Exercise goal: Quote precisely the run of lines opening with the line containing "What FreeCAD Python" and closing with the line containing "# Millimetres. Origin", and nothing else.

Entries supplied:
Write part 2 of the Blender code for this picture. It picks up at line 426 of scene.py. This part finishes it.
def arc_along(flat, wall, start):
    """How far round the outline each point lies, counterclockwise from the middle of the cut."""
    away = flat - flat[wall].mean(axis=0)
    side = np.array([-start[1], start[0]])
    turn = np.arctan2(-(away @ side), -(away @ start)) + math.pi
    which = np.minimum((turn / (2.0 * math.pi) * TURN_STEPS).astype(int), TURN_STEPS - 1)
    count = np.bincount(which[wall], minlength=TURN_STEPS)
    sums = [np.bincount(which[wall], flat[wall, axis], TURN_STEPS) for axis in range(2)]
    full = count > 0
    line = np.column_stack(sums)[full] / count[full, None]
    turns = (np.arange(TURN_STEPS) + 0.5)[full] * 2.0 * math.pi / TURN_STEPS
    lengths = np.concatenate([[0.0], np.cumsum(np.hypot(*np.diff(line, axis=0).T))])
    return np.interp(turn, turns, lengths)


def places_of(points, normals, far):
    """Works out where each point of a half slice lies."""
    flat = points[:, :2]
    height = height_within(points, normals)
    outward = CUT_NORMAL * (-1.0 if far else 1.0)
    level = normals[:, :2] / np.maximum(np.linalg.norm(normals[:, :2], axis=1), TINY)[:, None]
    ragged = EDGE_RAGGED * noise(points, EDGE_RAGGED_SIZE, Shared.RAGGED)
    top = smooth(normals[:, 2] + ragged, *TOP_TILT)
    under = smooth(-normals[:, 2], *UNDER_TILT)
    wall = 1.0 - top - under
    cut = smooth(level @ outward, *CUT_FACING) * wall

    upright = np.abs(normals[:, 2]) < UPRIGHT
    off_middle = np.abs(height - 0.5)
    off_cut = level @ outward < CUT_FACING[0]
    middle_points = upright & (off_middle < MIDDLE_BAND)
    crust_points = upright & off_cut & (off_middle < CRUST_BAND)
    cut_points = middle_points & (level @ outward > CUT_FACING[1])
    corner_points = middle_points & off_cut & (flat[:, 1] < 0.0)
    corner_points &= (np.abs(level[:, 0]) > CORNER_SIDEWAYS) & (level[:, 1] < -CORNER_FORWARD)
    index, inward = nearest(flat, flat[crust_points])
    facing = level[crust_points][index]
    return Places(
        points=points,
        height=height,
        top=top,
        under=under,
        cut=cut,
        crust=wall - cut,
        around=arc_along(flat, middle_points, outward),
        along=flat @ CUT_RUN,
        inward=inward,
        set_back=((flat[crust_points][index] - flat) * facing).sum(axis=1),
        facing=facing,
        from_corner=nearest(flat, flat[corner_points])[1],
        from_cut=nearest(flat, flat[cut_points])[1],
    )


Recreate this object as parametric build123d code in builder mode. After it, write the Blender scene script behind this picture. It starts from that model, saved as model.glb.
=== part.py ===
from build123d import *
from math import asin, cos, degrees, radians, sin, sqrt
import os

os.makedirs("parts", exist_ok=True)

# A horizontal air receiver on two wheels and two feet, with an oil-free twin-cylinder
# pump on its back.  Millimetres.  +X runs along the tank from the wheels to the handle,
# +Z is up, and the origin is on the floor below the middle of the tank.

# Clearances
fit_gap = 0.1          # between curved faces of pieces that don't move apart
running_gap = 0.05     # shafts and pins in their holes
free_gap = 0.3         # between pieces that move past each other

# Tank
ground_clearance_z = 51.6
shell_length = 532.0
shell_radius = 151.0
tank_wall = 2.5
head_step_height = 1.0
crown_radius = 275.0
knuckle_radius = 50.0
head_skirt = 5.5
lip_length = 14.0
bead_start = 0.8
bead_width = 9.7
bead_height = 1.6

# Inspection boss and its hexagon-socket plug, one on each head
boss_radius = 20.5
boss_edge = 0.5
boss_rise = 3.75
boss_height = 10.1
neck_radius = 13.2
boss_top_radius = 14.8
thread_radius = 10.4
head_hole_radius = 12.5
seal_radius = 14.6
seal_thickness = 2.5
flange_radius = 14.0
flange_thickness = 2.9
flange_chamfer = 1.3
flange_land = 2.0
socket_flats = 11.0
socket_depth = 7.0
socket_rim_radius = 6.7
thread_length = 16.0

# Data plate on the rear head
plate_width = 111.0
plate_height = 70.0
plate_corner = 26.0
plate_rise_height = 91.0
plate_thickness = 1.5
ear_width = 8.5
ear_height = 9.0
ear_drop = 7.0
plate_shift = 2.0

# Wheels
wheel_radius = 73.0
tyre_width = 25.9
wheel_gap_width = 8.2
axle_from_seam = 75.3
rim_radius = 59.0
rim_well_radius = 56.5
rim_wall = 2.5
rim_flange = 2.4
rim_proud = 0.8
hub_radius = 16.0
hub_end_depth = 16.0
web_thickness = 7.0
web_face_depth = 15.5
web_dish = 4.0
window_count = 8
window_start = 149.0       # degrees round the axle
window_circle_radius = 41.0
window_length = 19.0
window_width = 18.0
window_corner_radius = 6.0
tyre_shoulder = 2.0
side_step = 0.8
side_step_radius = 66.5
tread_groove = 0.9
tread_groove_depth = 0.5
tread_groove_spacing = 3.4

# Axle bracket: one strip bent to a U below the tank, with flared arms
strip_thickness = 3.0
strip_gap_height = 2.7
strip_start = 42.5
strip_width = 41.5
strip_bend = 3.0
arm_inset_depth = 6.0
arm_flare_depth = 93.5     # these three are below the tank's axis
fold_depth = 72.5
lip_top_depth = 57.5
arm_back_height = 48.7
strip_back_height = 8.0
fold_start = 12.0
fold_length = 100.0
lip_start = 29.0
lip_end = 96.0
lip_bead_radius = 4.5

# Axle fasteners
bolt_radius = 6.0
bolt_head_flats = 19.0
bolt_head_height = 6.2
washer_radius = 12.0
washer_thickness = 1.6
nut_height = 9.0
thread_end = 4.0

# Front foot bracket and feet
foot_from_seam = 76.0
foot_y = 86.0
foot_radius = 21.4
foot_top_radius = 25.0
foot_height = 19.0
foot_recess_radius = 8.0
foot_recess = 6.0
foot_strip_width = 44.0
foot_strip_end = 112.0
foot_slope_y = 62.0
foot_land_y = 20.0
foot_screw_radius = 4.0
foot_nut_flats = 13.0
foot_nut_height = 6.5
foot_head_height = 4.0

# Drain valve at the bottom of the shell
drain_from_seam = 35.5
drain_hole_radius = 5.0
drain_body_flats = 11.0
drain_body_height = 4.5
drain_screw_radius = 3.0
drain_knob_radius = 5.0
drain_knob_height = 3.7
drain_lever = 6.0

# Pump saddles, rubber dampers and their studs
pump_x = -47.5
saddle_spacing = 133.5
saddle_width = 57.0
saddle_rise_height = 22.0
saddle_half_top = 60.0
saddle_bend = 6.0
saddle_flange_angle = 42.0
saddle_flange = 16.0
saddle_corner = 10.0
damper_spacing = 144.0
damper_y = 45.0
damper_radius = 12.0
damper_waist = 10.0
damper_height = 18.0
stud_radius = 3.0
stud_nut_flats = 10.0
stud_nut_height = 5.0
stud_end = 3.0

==

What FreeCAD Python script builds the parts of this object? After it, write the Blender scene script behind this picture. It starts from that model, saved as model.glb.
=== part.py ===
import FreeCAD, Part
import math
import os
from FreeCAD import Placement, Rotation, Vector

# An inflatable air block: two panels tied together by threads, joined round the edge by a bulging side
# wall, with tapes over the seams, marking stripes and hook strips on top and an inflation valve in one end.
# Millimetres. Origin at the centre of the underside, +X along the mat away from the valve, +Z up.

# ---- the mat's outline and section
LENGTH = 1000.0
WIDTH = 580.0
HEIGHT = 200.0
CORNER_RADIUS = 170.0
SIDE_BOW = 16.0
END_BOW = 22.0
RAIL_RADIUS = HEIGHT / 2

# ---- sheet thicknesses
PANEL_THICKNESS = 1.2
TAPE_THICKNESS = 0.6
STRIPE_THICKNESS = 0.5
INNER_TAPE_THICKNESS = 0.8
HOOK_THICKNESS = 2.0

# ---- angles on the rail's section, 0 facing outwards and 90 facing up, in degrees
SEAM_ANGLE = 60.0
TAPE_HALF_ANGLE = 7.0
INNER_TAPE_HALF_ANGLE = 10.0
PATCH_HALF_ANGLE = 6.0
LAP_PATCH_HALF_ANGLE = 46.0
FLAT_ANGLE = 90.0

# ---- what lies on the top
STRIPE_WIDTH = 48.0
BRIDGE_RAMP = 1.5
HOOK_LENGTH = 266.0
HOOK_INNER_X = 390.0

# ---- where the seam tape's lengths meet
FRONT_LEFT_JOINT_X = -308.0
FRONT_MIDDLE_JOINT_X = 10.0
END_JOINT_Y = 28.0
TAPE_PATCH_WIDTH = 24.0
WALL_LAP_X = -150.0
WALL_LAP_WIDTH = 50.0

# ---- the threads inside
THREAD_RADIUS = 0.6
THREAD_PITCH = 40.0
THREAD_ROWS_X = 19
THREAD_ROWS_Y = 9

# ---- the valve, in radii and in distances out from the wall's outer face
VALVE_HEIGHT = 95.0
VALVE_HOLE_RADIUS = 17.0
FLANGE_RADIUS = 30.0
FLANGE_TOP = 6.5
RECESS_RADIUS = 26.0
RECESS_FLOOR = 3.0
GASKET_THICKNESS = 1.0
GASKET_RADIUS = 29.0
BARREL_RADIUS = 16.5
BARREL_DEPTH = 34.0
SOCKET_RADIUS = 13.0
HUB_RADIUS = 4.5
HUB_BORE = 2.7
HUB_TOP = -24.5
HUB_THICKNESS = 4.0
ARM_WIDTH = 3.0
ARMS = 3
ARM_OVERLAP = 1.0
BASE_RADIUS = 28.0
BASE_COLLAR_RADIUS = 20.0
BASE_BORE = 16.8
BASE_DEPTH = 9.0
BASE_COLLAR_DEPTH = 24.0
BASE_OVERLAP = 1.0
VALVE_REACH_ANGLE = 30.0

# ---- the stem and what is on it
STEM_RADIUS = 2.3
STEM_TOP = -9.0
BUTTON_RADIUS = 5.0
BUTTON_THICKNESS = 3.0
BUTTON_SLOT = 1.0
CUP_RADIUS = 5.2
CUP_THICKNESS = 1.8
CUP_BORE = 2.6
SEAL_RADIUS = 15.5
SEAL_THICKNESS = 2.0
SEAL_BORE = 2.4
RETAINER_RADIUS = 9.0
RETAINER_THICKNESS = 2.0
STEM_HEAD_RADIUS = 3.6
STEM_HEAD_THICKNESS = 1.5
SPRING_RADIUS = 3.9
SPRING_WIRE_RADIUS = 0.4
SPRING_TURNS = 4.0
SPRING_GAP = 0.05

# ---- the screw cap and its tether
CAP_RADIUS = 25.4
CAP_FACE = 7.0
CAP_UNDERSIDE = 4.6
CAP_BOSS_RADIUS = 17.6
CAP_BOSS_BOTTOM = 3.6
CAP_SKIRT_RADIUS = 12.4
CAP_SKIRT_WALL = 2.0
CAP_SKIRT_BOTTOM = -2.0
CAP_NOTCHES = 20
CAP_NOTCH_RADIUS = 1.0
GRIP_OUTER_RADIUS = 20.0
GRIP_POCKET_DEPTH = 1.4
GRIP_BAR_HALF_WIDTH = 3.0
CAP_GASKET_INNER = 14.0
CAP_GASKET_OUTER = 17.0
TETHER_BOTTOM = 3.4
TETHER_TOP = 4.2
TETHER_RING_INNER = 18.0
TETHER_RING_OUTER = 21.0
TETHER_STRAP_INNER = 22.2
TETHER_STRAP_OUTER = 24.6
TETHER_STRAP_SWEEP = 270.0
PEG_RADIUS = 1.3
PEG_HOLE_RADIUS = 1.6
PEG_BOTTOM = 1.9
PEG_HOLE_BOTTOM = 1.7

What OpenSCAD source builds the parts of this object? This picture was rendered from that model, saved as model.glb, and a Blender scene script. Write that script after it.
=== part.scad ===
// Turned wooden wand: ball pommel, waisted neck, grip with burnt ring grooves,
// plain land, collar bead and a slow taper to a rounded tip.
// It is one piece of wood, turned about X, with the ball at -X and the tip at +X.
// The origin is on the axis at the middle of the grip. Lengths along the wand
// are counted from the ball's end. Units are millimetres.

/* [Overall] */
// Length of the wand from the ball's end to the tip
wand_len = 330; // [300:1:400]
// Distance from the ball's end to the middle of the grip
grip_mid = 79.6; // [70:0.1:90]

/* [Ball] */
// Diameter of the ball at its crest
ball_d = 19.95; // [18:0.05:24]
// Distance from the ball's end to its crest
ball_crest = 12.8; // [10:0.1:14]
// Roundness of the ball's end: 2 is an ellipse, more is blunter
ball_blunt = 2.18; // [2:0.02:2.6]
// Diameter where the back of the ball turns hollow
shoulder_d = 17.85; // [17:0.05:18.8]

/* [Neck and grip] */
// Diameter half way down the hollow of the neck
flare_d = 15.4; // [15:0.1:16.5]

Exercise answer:
What FreeCAD Python script builds the parts of this object? After it, write the Blender scene script behind this picture. It starts from that model, saved as model.glb.
=== part.py ===
import FreeCAD, Part
import math
import os
from FreeCAD import Placement, Rotation, Vector

# An inflatable air block: two panels tied together by threads, joined round the edge by a bulging side
# wall, with tapes over the seams, marking stripes and hook strips on top and an inflation valve in one end.
# Millimetres. Origin at the centre of the underside, +X along the mat away from the valve, +Z up.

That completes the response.